**WHAT NEEDS TO BE DONE:** Retype everything from the line that contains "checks and export" down to the line that contains "bpy.context.scene.collection.objects.link(rigid_bodies[body])", inclusive, without altering or adding anything.

══ DATA SEGMENT

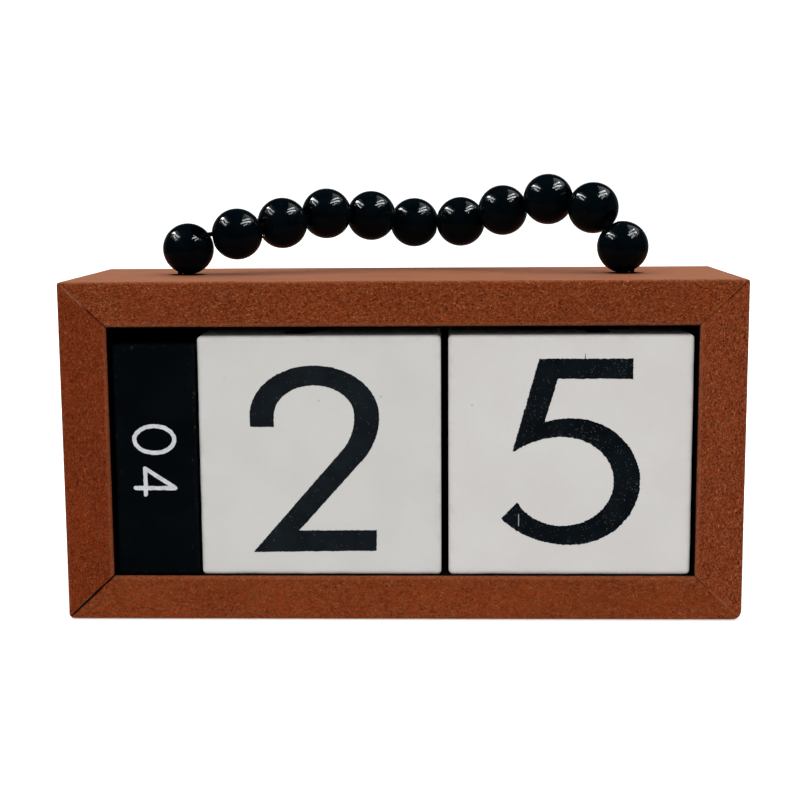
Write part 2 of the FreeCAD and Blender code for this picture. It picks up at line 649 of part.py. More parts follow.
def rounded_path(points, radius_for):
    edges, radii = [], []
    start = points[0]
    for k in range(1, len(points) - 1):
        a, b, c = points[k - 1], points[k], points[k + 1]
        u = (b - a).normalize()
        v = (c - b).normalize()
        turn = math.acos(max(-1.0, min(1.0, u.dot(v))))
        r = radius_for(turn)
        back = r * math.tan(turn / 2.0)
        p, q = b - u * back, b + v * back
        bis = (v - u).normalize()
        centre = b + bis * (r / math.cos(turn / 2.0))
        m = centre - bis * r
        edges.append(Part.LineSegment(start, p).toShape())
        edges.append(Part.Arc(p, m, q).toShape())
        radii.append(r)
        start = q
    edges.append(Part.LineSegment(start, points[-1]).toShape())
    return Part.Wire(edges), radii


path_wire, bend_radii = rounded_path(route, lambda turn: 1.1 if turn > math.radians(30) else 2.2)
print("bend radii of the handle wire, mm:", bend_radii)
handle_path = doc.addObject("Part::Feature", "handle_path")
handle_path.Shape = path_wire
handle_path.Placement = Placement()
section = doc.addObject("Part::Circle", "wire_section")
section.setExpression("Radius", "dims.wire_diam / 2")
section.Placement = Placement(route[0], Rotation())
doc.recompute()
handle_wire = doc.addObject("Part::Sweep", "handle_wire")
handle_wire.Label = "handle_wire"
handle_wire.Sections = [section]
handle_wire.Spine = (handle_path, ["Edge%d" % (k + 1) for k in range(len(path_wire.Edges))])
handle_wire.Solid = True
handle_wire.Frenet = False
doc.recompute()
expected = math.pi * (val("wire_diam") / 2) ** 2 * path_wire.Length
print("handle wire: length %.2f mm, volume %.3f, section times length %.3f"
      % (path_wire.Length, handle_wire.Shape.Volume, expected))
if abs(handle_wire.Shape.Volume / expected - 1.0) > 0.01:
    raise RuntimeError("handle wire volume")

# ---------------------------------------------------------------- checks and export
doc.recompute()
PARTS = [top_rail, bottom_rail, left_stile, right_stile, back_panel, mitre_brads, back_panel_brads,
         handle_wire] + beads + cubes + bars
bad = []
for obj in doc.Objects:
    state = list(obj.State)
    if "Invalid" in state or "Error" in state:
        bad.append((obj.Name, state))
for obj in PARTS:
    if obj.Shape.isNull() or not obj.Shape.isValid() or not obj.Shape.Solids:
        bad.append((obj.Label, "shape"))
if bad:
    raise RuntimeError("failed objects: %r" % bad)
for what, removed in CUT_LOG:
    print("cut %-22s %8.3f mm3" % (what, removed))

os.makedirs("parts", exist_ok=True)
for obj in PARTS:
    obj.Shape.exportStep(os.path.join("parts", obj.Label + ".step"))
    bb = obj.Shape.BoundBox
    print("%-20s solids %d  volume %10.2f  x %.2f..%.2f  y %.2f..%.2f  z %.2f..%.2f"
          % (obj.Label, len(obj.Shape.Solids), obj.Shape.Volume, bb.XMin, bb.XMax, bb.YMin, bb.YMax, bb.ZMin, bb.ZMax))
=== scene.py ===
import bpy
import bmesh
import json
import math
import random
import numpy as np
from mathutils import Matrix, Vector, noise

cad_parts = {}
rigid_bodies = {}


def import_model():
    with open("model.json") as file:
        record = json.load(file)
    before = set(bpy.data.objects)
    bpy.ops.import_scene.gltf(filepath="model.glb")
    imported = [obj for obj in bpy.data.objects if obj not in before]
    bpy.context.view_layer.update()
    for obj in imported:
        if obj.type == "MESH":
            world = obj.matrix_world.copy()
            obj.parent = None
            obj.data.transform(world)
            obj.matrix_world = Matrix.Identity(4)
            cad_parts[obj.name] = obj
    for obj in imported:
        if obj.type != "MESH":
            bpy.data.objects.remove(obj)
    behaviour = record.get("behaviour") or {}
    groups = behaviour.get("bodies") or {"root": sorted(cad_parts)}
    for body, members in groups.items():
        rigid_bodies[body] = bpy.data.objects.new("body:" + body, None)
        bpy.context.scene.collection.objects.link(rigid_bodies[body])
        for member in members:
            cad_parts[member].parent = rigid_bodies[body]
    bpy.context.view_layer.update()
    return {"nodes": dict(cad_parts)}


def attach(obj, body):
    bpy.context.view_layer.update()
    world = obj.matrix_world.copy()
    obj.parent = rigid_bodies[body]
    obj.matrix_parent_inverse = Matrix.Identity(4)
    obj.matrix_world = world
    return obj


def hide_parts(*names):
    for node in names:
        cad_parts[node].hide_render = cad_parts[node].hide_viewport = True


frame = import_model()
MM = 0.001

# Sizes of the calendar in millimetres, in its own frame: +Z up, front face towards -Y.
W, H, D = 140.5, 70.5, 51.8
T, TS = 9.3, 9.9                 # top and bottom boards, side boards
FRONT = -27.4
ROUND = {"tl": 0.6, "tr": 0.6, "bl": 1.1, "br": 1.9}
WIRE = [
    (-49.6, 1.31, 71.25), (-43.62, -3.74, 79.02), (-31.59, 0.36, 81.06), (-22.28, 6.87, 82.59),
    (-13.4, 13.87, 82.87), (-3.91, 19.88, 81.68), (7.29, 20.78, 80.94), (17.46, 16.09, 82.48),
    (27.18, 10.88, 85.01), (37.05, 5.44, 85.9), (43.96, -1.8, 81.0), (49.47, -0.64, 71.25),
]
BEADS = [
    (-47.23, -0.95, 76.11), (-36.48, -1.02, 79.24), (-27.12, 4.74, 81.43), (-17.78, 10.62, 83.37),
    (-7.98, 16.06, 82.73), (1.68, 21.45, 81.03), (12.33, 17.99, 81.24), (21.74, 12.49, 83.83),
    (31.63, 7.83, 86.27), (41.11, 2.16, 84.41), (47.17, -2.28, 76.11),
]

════

**IN RESPONSE:**
# ---------------------------------------------------------------- checks and export
doc.recompute()
PARTS = [top_rail, bottom_rail, left_stile, right_stile, back_panel, mitre_brads, back_panel_brads,
         handle_wire] + beads + cubes + bars
bad = []
for obj in doc.Objects:
    state = list(obj.State)
    if "Invalid" in state or "Error" in state:
        bad.append((obj.Name, state))
for obj in PARTS:
    if obj.Shape.isNull() or not obj.Shape.isValid() or not obj.Shape.Solids:
        bad.append((obj.Label, "shape"))
if bad:
    raise RuntimeError("failed objects: %r" % bad)
for what, removed in CUT_LOG:
    print("cut %-22s %8.3f mm3" % (what, removed))

os.makedirs("parts", exist_ok=True)
for obj in PARTS:
    obj.Shape.exportStep(os.path.join("parts", obj.Label + ".step"))
    bb = obj.Shape.BoundBox
    print("%-20s solids %d  volume %10.2f  x %.2f..%.2f  y %.2f..%.2f  z %.2f..%.2f"
          % (obj.Label, len(obj.Shape.Solids), obj.Shape.Volume, bb.XMin, bb.XMax, bb.YMin, bb.YMax, bb.ZMin, bb.ZMax))
=== scene.py ===
import bpy
import bmesh
import json
import math
import random
import numpy as np
from mathutils import Matrix, Vector, noise

cad_parts = {}
rigid_bodies = {}


def import_model():
    with open("model.json") as file:
        record = json.load(file)
    before = set(bpy.data.objects)
    bpy.ops.import_scene.gltf(filepath="model.glb")
    imported = [obj for obj in bpy.data.objects if obj not in before]
    bpy.context.view_layer.update()
    for obj in imported:
        if obj.type == "MESH":
            world = obj.matrix_world.copy()
            obj.parent = None
            obj.data.transform(world)
            obj.matrix_world = Matrix.Identity(4)
            cad_parts[obj.name] = obj
    for obj in imported:
        if obj.type != "MESH":
            bpy.data.objects.remove(obj)
    behaviour = record.get("behaviour") or {}
    groups = behaviour.get("bodies") or {"root": sorted(cad_parts)}
    for body, members in groups.items():
        rigid_bodies[body] = bpy.data.objects.new("body:" + body, None)
        bpy.context.scene.collection.objects.link(rigid_bodies[body])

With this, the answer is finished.